- **WHAT IS EXPECTED**:
Your task is to copy the lines between the line containing "terminal_end_stops();" and the line containing "point = shown.matrix_world", counting both of those lines, and to emit nothing more.

- **RECORDS FOR THE TASK**:
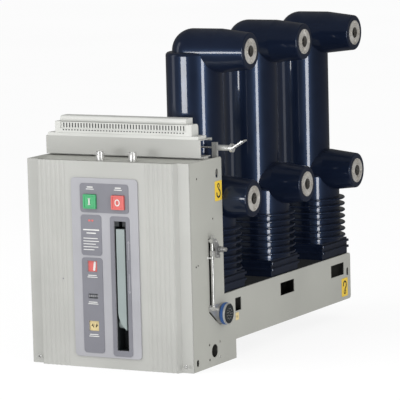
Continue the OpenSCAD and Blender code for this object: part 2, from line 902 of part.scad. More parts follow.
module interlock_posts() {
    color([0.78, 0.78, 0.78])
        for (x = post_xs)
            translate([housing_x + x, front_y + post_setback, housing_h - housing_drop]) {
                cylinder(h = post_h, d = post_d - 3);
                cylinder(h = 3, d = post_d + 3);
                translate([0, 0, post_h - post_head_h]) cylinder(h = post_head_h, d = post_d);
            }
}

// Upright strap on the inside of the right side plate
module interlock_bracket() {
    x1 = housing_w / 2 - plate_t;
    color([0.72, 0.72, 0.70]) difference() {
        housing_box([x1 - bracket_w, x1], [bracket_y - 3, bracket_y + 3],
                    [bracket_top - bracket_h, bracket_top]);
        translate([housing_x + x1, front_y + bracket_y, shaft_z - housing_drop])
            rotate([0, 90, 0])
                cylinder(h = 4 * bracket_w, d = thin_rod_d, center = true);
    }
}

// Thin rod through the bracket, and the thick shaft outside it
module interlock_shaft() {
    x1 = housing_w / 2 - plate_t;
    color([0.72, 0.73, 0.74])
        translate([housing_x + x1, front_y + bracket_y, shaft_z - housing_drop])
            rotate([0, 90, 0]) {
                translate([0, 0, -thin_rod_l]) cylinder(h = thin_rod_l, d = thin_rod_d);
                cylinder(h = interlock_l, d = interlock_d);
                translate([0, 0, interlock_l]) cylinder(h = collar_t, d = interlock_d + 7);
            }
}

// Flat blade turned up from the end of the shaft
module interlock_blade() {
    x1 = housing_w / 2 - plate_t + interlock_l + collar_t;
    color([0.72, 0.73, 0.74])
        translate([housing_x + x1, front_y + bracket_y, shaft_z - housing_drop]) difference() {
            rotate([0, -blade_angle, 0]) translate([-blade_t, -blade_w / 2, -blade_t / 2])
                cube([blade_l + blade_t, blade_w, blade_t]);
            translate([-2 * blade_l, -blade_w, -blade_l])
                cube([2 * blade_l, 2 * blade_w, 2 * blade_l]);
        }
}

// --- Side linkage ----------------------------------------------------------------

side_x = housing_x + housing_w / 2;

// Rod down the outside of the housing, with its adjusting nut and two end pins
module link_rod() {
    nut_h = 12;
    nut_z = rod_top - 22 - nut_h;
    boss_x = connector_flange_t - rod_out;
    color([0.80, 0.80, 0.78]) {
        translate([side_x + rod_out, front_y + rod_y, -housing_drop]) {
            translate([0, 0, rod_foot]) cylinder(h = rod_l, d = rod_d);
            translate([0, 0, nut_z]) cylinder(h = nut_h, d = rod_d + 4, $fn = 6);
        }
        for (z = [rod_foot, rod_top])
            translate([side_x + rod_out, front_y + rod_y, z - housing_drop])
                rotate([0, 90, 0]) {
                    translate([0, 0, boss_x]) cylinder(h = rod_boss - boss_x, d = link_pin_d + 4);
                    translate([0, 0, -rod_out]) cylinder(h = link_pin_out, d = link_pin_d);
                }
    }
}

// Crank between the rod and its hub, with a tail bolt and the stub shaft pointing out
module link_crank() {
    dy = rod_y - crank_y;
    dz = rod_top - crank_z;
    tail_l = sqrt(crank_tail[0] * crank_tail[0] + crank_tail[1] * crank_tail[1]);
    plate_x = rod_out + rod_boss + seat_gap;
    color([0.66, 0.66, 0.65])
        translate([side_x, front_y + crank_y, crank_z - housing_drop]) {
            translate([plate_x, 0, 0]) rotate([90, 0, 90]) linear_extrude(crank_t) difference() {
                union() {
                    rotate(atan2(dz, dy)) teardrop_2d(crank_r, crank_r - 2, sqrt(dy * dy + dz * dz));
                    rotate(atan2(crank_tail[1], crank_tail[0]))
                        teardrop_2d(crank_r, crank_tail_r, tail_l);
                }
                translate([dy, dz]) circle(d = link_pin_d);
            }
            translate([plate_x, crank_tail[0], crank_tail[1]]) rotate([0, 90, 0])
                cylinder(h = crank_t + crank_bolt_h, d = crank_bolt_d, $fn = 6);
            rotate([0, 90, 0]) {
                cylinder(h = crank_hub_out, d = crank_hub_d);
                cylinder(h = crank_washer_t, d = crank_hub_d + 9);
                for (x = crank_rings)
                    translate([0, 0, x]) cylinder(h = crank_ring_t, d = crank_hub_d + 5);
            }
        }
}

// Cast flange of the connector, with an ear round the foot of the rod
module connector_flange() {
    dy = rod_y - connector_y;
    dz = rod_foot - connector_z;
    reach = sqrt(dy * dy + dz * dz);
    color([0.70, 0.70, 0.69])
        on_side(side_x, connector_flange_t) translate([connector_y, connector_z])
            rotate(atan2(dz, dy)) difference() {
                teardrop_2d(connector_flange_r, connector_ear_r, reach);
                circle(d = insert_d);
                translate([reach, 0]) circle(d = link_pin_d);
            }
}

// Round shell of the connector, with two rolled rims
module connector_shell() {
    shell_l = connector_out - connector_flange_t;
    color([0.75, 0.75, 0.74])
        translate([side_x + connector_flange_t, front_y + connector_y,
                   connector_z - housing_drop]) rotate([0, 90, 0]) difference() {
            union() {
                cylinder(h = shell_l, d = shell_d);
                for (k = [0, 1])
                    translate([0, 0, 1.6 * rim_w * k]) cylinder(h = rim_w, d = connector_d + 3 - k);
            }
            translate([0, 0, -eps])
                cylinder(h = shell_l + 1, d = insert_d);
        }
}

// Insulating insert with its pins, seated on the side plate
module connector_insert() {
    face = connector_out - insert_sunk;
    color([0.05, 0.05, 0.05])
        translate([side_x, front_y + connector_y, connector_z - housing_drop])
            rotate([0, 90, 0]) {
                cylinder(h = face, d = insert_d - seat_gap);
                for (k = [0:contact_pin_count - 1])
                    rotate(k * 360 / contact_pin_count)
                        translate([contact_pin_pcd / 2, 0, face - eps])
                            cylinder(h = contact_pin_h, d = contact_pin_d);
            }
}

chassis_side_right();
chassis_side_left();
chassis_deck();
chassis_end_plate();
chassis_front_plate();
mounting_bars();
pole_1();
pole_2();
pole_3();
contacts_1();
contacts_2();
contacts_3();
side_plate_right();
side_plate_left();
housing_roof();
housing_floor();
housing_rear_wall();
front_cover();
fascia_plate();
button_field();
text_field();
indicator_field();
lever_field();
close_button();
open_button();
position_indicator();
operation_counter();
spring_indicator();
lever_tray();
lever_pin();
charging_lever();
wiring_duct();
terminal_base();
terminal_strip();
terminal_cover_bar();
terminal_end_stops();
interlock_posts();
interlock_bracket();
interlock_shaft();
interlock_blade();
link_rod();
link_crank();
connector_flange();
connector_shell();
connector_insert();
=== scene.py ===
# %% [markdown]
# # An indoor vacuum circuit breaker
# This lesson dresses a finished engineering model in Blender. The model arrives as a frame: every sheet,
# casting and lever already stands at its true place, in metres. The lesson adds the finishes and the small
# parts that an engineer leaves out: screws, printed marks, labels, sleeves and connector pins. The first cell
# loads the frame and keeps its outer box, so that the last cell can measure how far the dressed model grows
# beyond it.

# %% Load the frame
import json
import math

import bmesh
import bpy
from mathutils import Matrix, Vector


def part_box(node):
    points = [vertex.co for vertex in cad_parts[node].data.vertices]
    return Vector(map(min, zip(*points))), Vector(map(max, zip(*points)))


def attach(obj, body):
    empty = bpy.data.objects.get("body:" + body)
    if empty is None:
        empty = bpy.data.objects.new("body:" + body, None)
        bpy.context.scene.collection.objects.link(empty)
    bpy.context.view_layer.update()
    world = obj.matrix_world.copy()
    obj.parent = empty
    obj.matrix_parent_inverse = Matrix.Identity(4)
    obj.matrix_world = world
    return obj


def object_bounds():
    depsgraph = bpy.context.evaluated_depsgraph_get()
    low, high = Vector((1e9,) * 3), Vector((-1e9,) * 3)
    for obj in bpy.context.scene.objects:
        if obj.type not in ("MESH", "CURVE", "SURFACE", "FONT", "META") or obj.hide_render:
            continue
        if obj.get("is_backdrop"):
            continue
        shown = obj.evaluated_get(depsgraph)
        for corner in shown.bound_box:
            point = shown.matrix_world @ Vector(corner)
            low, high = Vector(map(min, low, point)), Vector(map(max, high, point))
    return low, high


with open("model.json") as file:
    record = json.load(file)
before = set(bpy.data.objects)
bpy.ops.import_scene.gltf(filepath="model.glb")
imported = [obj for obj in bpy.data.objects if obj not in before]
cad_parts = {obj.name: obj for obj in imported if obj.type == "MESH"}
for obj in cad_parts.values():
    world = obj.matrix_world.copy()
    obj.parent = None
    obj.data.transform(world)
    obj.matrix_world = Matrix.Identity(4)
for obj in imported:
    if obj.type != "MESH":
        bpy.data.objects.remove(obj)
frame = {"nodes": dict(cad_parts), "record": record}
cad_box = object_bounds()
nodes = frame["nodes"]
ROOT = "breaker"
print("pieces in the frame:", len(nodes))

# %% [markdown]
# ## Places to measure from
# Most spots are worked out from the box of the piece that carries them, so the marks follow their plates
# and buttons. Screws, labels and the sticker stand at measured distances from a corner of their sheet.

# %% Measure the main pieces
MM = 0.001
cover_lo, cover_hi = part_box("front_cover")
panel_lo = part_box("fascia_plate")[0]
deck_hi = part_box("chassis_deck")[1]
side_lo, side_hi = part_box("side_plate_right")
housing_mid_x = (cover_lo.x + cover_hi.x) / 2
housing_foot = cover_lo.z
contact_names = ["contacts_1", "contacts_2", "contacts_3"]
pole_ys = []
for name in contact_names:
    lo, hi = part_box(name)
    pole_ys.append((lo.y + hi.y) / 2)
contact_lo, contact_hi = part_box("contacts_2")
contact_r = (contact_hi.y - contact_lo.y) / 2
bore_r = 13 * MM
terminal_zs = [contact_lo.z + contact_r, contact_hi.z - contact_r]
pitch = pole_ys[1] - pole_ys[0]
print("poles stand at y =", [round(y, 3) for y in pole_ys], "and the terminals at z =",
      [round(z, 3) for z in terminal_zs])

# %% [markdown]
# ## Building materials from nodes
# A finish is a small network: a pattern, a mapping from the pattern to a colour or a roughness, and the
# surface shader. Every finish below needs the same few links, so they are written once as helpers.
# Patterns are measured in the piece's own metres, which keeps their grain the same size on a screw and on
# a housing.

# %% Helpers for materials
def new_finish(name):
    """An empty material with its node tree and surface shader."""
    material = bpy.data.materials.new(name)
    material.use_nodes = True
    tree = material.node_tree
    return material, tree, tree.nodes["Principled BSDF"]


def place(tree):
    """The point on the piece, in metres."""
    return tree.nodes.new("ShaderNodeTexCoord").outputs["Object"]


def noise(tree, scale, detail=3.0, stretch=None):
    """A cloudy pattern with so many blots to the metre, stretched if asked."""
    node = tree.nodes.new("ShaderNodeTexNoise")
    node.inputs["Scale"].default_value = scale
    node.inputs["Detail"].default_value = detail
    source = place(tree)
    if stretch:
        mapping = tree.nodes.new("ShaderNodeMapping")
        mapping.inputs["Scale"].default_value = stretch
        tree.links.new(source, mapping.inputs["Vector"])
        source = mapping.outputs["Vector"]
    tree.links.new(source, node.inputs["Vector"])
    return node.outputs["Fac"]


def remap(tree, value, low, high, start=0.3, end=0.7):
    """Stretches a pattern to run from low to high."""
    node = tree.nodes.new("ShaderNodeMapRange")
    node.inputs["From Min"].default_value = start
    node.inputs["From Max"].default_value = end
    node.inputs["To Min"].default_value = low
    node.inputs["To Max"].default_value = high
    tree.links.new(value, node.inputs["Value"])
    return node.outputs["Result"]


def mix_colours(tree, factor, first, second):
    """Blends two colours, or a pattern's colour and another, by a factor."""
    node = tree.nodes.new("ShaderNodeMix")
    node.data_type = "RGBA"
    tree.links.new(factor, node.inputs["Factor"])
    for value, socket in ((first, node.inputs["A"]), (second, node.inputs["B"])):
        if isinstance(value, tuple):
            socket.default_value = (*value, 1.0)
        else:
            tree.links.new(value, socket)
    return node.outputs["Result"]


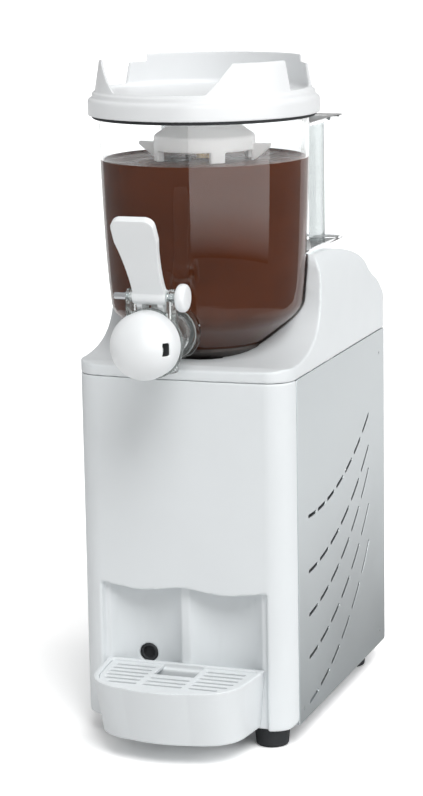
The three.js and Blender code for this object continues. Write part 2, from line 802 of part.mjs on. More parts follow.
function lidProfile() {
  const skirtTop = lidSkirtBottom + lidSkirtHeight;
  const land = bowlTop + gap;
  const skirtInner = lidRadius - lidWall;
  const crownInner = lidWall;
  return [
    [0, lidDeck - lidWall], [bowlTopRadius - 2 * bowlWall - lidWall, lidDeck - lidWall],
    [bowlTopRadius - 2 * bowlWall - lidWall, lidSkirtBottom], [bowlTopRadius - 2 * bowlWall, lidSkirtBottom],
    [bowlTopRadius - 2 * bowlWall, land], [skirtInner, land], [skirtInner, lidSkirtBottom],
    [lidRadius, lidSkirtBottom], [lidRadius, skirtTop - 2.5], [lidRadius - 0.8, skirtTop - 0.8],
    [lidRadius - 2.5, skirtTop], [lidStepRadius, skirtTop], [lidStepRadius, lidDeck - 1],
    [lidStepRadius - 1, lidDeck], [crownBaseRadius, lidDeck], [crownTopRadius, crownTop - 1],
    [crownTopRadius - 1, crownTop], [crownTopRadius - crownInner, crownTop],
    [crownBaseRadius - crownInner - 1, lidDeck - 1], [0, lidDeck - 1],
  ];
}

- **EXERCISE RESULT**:
terminal_end_stops();
interlock_posts();
interlock_bracket();
interlock_shaft();
interlock_blade();
link_rod();
link_crank();
connector_flange();
connector_shell();
connector_insert();
=== scene.py ===
# %% [markdown]
# # An indoor vacuum circuit breaker
# This lesson dresses a finished engineering model in Blender. The model arrives as a frame: every sheet,
# casting and lever already stands at its true place, in metres. The lesson adds the finishes and the small
# parts that an engineer leaves out: screws, printed marks, labels, sleeves and connector pins. The first cell
# loads the frame and keeps its outer box, so that the last cell can measure how far the dressed model grows
# beyond it.

# %% Load the frame
import json
import math

import bmesh
import bpy
from mathutils import Matrix, Vector


def part_box(node):
    points = [vertex.co for vertex in cad_parts[node].data.vertices]
    return Vector(map(min, zip(*points))), Vector(map(max, zip(*points)))


def attach(obj, body):
    empty = bpy.data.objects.get("body:" + body)
    if empty is None:
        empty = bpy.data.objects.new("body:" + body, None)
        bpy.context.scene.collection.objects.link(empty)
    bpy.context.view_layer.update()
    world = obj.matrix_world.copy()
    obj.parent = empty
    obj.matrix_parent_inverse = Matrix.Identity(4)
    obj.matrix_world = world
    return obj


def object_bounds():
    depsgraph = bpy.context.evaluated_depsgraph_get()
    low, high = Vector((1e9,) * 3), Vector((-1e9,) * 3)
    for obj in bpy.context.scene.objects:
        if obj.type not in ("MESH", "CURVE", "SURFACE", "FONT", "META") or obj.hide_render:
            continue
        if obj.get("is_backdrop"):
            continue
        shown = obj.evaluated_get(depsgraph)
        for corner in shown.bound_box:
            point = shown.matrix_world @ Vector(corner)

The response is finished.